Reproduce exactly the lines from the one containing "make_base_plinth()" through the one containing "bpy.data.objects.remove(obj)", both included, and nothing else.

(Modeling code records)
** START **

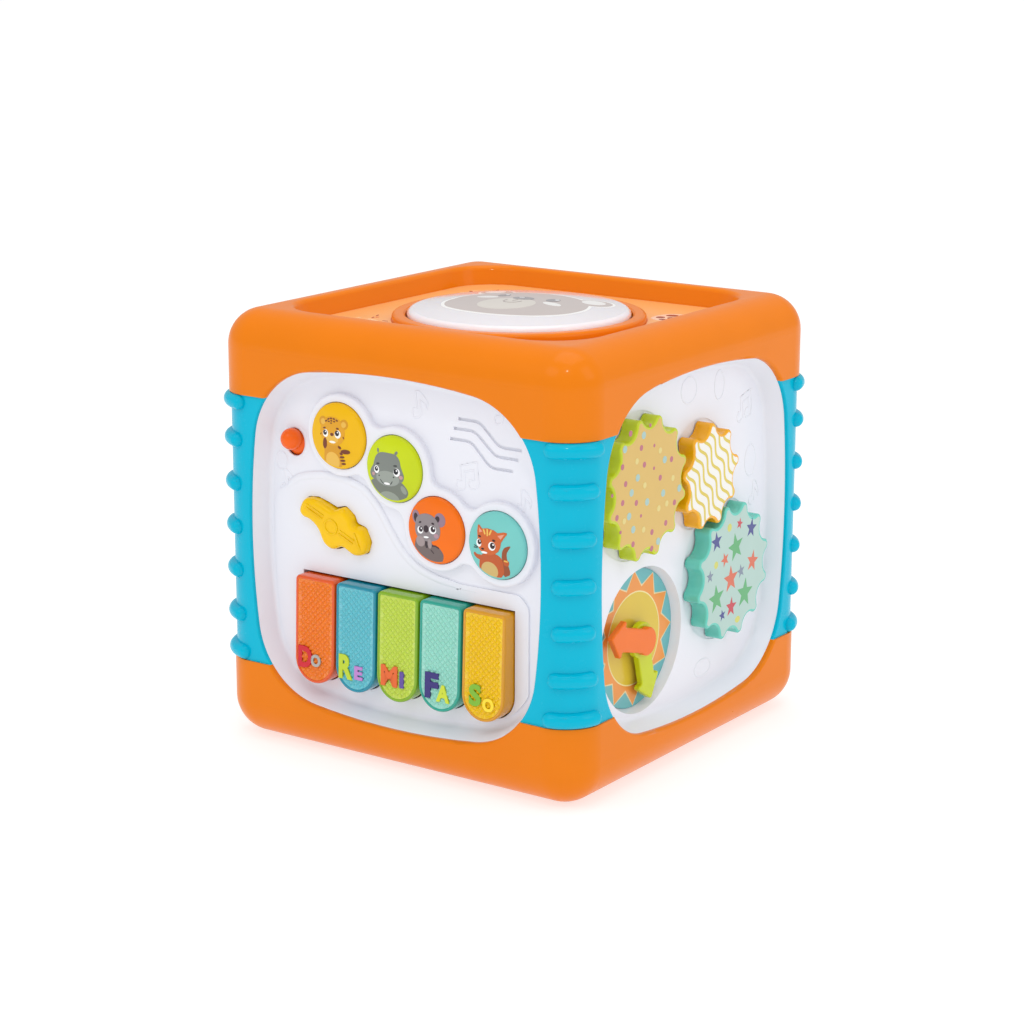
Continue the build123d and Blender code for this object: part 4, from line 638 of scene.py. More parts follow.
w, d, g = eyes([((51.5, 129.6, 1.6, 2.05), (51.9, 130.1, 1.2)), ((59.7, 129.1, 2.15, 2.2), (60.1, 129.4, 1.5))])
CAT = [
    ("tail", (150, 74, 38), [
        smooth([(66.0, 114.8), (65.5, 121.0), (65.6, 126.5), (67.2, 129.4), (70.4, 130.4), (69.3, 128.3), (68.3, 126.0),
                (68.8, 121.5), (69.8, 117.0), (68.6, 114.6)])]),
    ("body", (190, 86, 32), [
        smooth([(51.4, 119.5), (52.4, 123.0), (56.0, 125.2), (62.0, 125.2), (65.2, 123.4), (66.2, 119.5), (66.0, 115.5),
                (62.0, 111.8), (56.0, 111.6), (52.2, 114.2), (51.2, 117.0)]),
        smooth([(52.8, 123.4), (50.2, 123.5), (48.5, 124.4), (47.9, 123.4), (49.2, 121.8), (52.2, 121.0)]),
        smooth([(66.4, 122.4), (68.0, 123.4), (69.6, 122.0), (68.8, 120.0), (66.8, 120.4)])]),
    ("belly", (206, 176, 108), [ell(57.6, 116.2, 5.2, 4.5)]),
    ("head", (206, 98, 38), [
        dense([(50.6, 132.0), (50.2, 135.5), (50.5, 138.6), (51.4, 138.6), (53.2, 137.0), (56.5, 137.6), (60.5, 137.2),
               (62.8, 136.1), (66.6, 137.0), (68.2, 136.8), (68.2, 136.0), (66.5, 133.8), (65.0, 131.5), (64.6, 128.9),
               (63.4, 126.8), (61.4, 125.2), (58.6, 124.3), (55.2, 124.3), (52.6, 125.6), (50.9, 127.4), (50.2, 129.8)])]),
    ("earpink", (232, 158, 132), [[(51.3, 137.4), (51.5, 134.8), (53.5, 135.6)], [(62.9, 134.8), (66.9, 136.0), (64.9, 133.2)]]),
    ("stripe", (238, 190, 88), [stroke([(54.3, 136.6), (55.2, 134.8)], 0.9, curved=False),
                                stroke([(56.6, 137.0), (56.8, 134.2)], 0.9, curved=False),
                                stroke([(59.0, 136.8), (58.1, 134.8)], 0.9, curved=False),
                                stroke([(67.0, 122.6), (68.6, 122.4)], 0.7, curved=False)]),
    ("white", (250, 250, 250), w + [ell(54.9, 125.2, 1.9, 0.55)]),
    ("dark", (44, 26, 26), [ell(51.9, 133.0, 0.9, 0.45, -10), ell(60.8, 132.1, 0.95, 0.5, -10), ell(53.9, 126.9, 0.9, 0.5),
                            stroke([(50.4, 127.4), (48.4, 128.0)], 0.3, curved=False),
                            stroke([(50.4, 126.9), (48.2, 126.8)], 0.3, curved=False)] + d),
    ("glint", (252, 252, 252), g),
]

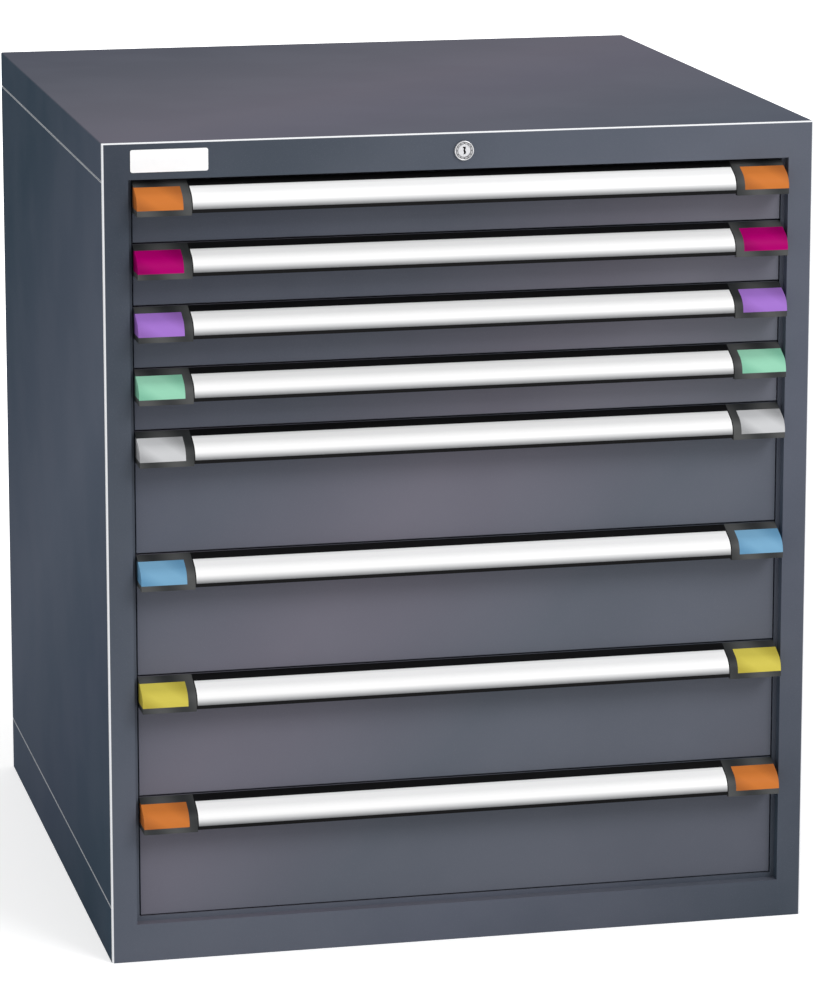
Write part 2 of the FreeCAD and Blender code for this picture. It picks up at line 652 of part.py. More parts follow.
def make_name_plate():
    body = new_body("name_plate_body")
    outline = new_sketch(body, "plate_outline", "XZ", "-plate_sheet")
    left = "(plate_side - half_open)"
    add_rectangle(outline, (left, "lock_height - plate_height / 2"),
                  (f"{left} + plate_width", "lock_height + plate_height / 2"))
    blank = pad(body, outline, "plate_sheet")
    fillet(body, blank, "plate_round", lambda spot: near(spot.y, -value("plate_sheet") / 2))
    keep(body, "name_plate")


def front_top(units):
    return f"({units} * unit_rise - front_gap / 2)"


def make_drawer_front(number, units):
    """A pan of sheet, its face to the front and its edges folded back and then in."""
    body = new_body(f"front_{number}_body")
    outline = new_sketch(body, f"front_{number}_outline", "XZ", "front_setback")
    add_rectangle(outline, ("-front_half", "front_gap / 2"), ("front_half", front_top(units)))
    pad(body, outline, "front_fold")
    doc.recompute()
    hollow = new_sketch(body, f"front_{number}_hollow", "XZ", "front_setback + front_sheet")
    add_rectangle(hollow, ("-front_half + front_sheet", "front_gap / 2 + front_sheet"),
                  ("front_half - front_sheet", f"{front_top(units)} - front_sheet"))
    pocket(body, hollow, "front_fold - 2 * front_sheet")
    mouth = new_sketch(body, f"front_{number}_mouth", "XZ", "front_setback + front_sheet")
    add_rectangle(mouth, ("-front_half + front_return", "front_gap / 2 + front_return"),
                  ("front_half - front_return", f"{front_top(units)} - front_return"))
    pan = pocket(body, mouth, "front_fold")
    face = value("front_setback")
    fillet(body, pan, "front_round", lambda spot: near(spot.y, face))
    keep(body, f"drawer_{number}_front", z=slot_base(number))


def make_tray(number, units):
    """The box of a drawer, of five sheets, with its runner channels and the lug that the locking bar catches."""
    rim = f"{front_top(units)} - tray_top_gap"
    inside = ("tray_half - tray_wall", "fold_end + tray_wall", "tray_end - tray_wall")
    floor = box(f"tray_{number}_floor", (f"-({inside[0]})", inside[1], "tray_floor"),
                (inside[0], inside[2], "tray_floor + tray_wall"))
    ends = []
    for end, start in (("fore_wall", "fold_end"), ("rear_wall", inside[2])):
        ends.append(box(f"tray_{number}_{end}", ("-tray_half", start, "tray_floor"),
                        ("tray_half", f"{start} + tray_wall", rim)))
    side = box(f"tray_{number}_side", (inside[0], inside[1], "tray_floor"), ("tray_half", inside[2], rim))
    channel = make_channel(f"runner_{number}", "(tray_half + rail_sheet)", "channel_edge", "bar_start", "bar_end",
                           "rail_rise")
    lug = box(f"lug_{number}", ("tray_half", "bolt_back + lug_play", "lug_base"),
              ("half_pass - lug_side_play", "bolt_back + lug_play + lug_depth", "lug_base + lug_height"))
    pieces = [floor, *ends, side, mirrored(f"tray_{number}_side_left", side), channel,
              mirrored(f"runner_{number}_left", channel), lug]
    keep(group(f"tray_{number}_set", pieces), f"drawer_{number}_tray", z=slot_base(number))


def bend_start(inset):
    """Where the slope of the grip meets its bend, inset from the outer face."""
    return (f"-(hood_centre + (hood_radius - {inset}) * sin(hood_slope))",
            f"-(hood_turn - (hood_radius - {inset}) * cos(hood_slope))")


def make_hood(name, wall, foot, start, length):
    """The section of the grip, a flange with a sloping hood that bends down in front, drawn out along X."""
    body = new_body(f"{name}_body")
    section = new_sketch(body, f"{name}_section", "YZ", start)
    add_outline(section, [
        (0, 0), bend_start(0), ("-hood_reach", "-hood_turn"), ("-hood_reach", f"-{foot}"),
        (f"-(hood_reach - {wall})", f"-{foot}"), (f"-(hood_reach - {wall})", "-hood_turn"),
        bend_start(wall), ("-hood_sheet", f"-(hood_sheet * tan(hood_slope) + {wall} / cos(hood_slope))"),
        ("-hood_sheet", "-hood_flange"), (0, "-hood_flange")],
        {1: ("hood_radius", True), 5: (f"hood_radius - {wall}", False)})
    pad(body, section, length)
    return body


def make_curved_strip(name, wall, top, bottom, start, length):
    """A strip that lies flush in the outer face of the grip between two heights, drawn out along X."""
    body = new_body(f"{name}_body")
    section = new_sketch(body, f"{name}_section", "YZ", start)
    add_outline(section, [
        (f"-({top} / tan(hood_slope))", f"-{top}"), bend_start(0), ("-hood_reach", "-hood_turn"),
        ("-hood_reach", f"-{bottom}"), (f"-(hood_reach - {wall})", f"-{bottom}"),
        (f"-(hood_reach - {wall})", "-hood_turn"), bend_start(wall),
        (f"-({top} / tan(hood_slope) - {wall} * sin(hood_slope))", f"-({top} + {wall} * cos(hood_slope))")],
        {1: ("hood_radius", True), 5: (f"hood_radius - {wall}", False)})
    pad(body, section, length)
    return body


def make_cheek(name, back, top, foot, sheet):
    """An end face of the grip, from its outer curve back to a distance from the drawer front."""
    body = new_body(f"{name}_body")
    section = new_sketch(body, f"{name}_section", "YZ", f"front_half - {sheet}")
    corners = [(f"-({top} / tan(hood_slope))", f"-{top}")] if value(top) else []
    add_outline(section, corners + [
        (f"-{back}", f"-{top}"), (f"-{back}", f"-{foot}"), ("-hood_reach", f"-{foot}"),
        ("-hood_reach", "-hood_turn"), bend_start(0)], {len(corners) + 3: ("hood_radius", False)})
    pad(body, section, sheet)
    return body


def make_grip(number, units):
    """The grip on a drawer front: a black profile, its label strip, two end caps and their coloured inserts."""
    strip = make_curved_strip(f"strip_{number}", "strip_sheet", "strip_top", "strip_bottom",
                              "-(grip_half - strip_play)", "2 * (grip_half - strip_play)")
    hood = make_hood(f"profile_{number}", "hood_sheet", "hood_height", "-grip_half", "2 * grip_half")
    profile = cut(f"profile_{number}", hood, [strip])
    insert = fuse(f"insert_{number}", [
        make_curved_strip(f"insert_{number}", "insert_sheet", "insert_top", "insert_bottom",
                          "front_half - insert_length", "insert_length"),
        make_cheek(f"insert_{number}_end", "insert_back", "insert_top", "insert_bottom", "insert_sheet")])
    blank = fuse(f"cap_{number}_blank", [
        make_hood(f"cap_{number}", "cap_sheet", "cap_height", "grip_half", "cap_length"),
        make_cheek(f"cap_{number}_end", "0", "0", "cap_height", "cap_sheet")])
    cap = cut(f"cap_{number}", blank, [insert])
    handle = group(f"handle_{number}_set", [profile, cap, mirrored(f"cap_{number}_left", cap)])
    inserts = group(f"insert_{number}_set", [insert, mirrored(f"insert_{number}_left", insert)])
    label = group(f"label_{number}_set", [strip])
    top = f"{slot_base(number)} + {front_top(units)}"
    for item, part in ((handle, "handle"), (inserts, "inserts"), (label, "label_strip")):
        keep(item, f"drawer_{number}_{part}", z=top)
        bind(item, "Placement.Base.y", "face_place + front_setback")


def make_roller(name, side, y):
    """A roller and the headed pin it turns on, on the outer or the inner face of the right carriage bar."""
    outer = side == "outer"
    face = "bar_out" if outer else "bar_in"
    near_end = f"({face} + roller_standoff)" if outer else f"({face} - roller_standoff - roller_width)"
    far = f"({near_end} + roller_width)" if outer else near_end
    blank = cylinder(f"{name}_blank", "x", (near_end, y, "bar_middle"), "roller_dia", "roller_width")
    bore = cylinder(f"{name}_bore", "x", (f"{near_end} - 1", y, "bar_middle"), "pin_dia + 2 * pin_play",
                    "roller_width + 2")
    if outer:
        shank_low, shank_high = face, f"({far} + pin_side_play)"
        head_low = shank_high
    else:
        shank_low, shank_high = f"({far} - pin_side_play)", face
        head_low = f"({shank_low} - pin_head)"
    shank = cylinder(f"{name}_shank", "x", (shank_low, y, "bar_middle"), "pin_dia", f"{shank_high} - {shank_low}")
    head = cylinder(f"{name}_head", "x", (head_low, y, "bar_middle"), "pin_head_dia", "pin_head")
    return cut(name, blank, [bore]), [shank, head]


def make_carriage(number):
    """The middle members that slide between the rails and the drawer: on each side a bar with four rollers."""
    reach = "roller_dia / 2"
    spots = (
        ("outer", f"(rail_start + travel / 2 + {reach} + roller_reserve)"),
        ("outer", f"(bar_end - {reach} - roller_end)"),
        ("inner", f"(bar_start + {reach} + roller_end)"),
        ("inner", f"(bar_end - travel / 2 - {reach} - roller_reserve)"),
    )
    blank = box(f"carriage_{number}_blank", ("bar_in", "bar_start", "bar_middle - bar_height / 2"),
                ("bar_out", "bar_end", "bar_middle + bar_height / 2"))
    rollers, pins = [], []
    for count, (side, y) in enumerate(spots):
        roller, pin = make_roller(f"carriage_{number}_roller_{count}", side, y)
        rollers.append(roller)
        pins += pin
    bar = fuse(f"carriage_{number}_bar", [blank] + pins)
    pieces = [bar, mirrored(f"carriage_{number}_bar_left", bar)]
    for count, roller in enumerate(rollers):
        pieces += [roller, mirrored(f"carriage_{number}_roller_{count}_left", roller)]
    keep(group(f"carriage_{number}_set", pieces), f"drawer_{number}_carriage", z=slot_base(number))


make_front_frame()
make_top_cover()
make_side_walls()
make_back_panel()
make_base_plinth()
make_uprights()
make_cabinet_rails()
make_lock()
make_lock_bar()
make_name_plate()
for drawer, drawer_units in enumerate(DRAWER_UNITS, 1):
    make_drawer_front(drawer, drawer_units)
    make_tray(drawer, drawer_units)
    make_grip(drawer, drawer_units)
    make_carriage(drawer)
doc.recompute()

for item in doc.Objects:
    if {"Invalid", "Error"} & set(item.State):
        raise RuntimeError(f"{item.Name} failed: {item.State}")
for item in nodes:
    if item.Shape.isNull() or not item.Shape.isValid() or not item.Shape.Solids:
        raise RuntimeError(f"{item.Label} has no valid solid")

os.makedirs("parts", exist_ok=True)
for item in nodes:
    item.Shape.exportStep(f"parts/{item.Label}.step")
    print(item.Label, len(item.Shape.Solids), "solids", round(item.Shape.Volume / 1000, 1), "cm3")
print(len(nodes), "nodes")
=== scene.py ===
import json
import math

import bmesh
import bpy
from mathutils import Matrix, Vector


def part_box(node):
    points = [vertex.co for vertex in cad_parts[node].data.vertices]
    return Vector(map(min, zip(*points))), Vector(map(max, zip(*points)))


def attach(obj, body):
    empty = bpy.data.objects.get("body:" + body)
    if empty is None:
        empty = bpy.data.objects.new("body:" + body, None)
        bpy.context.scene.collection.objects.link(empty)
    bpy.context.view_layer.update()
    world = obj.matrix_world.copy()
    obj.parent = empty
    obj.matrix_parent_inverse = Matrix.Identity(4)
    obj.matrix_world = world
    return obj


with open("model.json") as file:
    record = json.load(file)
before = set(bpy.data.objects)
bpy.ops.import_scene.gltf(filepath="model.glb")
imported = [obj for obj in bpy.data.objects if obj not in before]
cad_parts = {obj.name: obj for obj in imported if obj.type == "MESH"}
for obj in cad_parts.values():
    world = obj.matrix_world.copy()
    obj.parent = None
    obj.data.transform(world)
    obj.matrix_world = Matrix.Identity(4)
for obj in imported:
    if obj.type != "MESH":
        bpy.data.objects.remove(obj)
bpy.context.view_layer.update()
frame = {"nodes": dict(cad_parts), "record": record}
nodes = frame["nodes"]

MM = 0.001
FRAME_LOW, FRAME_HIGH = (Vector(corner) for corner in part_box("front_frame"))
FACE = FRAME_LOW.y
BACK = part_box("back_panel")[1][1]
HALF_WIDTH = FRAME_HIGH.x
HEIGHT = FRAME_HIGH.z
# The painted highlight lines at the two seams have their middle just past the plinth's and the top cover's
# edges.
SEAM_OFFSET = 0.6 * MM
SEAMS = (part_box("base_plinth")[1][2] + SEAM_OFFSET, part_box("top_cover")[0][2] - SEAM_OFFSET)
DRAWERS = range(1, 1 + sum(name.endswith("_front") for name in nodes))
LOW_FRONTS_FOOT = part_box("drawer_4_front")[0][2]
SLOTS = {row["node"]: row["material_slot"] for row in frame["record"]["subparts"]}


# Colours and node materials

def paint(red, green, blue):
    """A colour given in display values from 0 to 255, as linear RGBA."""
    def linear(level):
        level /= 255
        return level / 12.92 if level <= 0.04045 else ((level + 0.055) / 1.055) ** 2.4
    return (linear(red), linear(green), linear(blue), 1)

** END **

## RESPONSE TO THIS EXERCISE
make_base_plinth()
make_uprights()
make_cabinet_rails()
make_lock()
make_lock_bar()
make_name_plate()
for drawer, drawer_units in enumerate(DRAWER_UNITS, 1):
    make_drawer_front(drawer, drawer_units)
    make_tray(drawer, drawer_units)
    make_grip(drawer, drawer_units)
    make_carriage(drawer)
doc.recompute()

for item in doc.Objects:
    if {"Invalid", "Error"} & set(item.State):
        raise RuntimeError(f"{item.Name} failed: {item.State}")
for item in nodes:
    if item.Shape.isNull() or not item.Shape.isValid() or not item.Shape.Solids:
        raise RuntimeError(f"{item.Label} has no valid solid")

os.makedirs("parts", exist_ok=True)
for item in nodes:
    item.Shape.exportStep(f"parts/{item.Label}.step")
    print(item.Label, len(item.Shape.Solids), "solids", round(item.Shape.Volume / 1000, 1), "cm3")
print(len(nodes), "nodes")
=== scene.py ===
import json
import math

import bmesh
import bpy
from mathutils import Matrix, Vector


def part_box(node):
    points = [vertex.co for vertex in cad_parts[node].data.vertices]
    return Vector(map(min, zip(*points))), Vector(map(max, zip(*points)))


def attach(obj, body):
    empty = bpy.data.objects.get("body:" + body)
    if empty is None:
        empty = bpy.data.objects.new("body:" + body, None)
        bpy.context.scene.collection.objects.link(empty)
    bpy.context.view_layer.update()
    world = obj.matrix_world.copy()
    obj.parent = empty
    obj.matrix_parent_inverse = Matrix.Identity(4)
    obj.matrix_world = world
    return obj


with open("model.json") as file:
    record = json.load(file)
before = set(bpy.data.objects)
bpy.ops.import_scene.gltf(filepath="model.glb")
imported = [obj for obj in bpy.data.objects if obj not in before]
cad_parts = {obj.name: obj for obj in imported if obj.type == "MESH"}
for obj in cad_parts.values():
    world = obj.matrix_world.copy()
    obj.parent = None
    obj.data.transform(world)
    obj.matrix_world = Matrix.Identity(4)
for obj in imported:
    if obj.type != "MESH":
        bpy.data.objects.remove(obj)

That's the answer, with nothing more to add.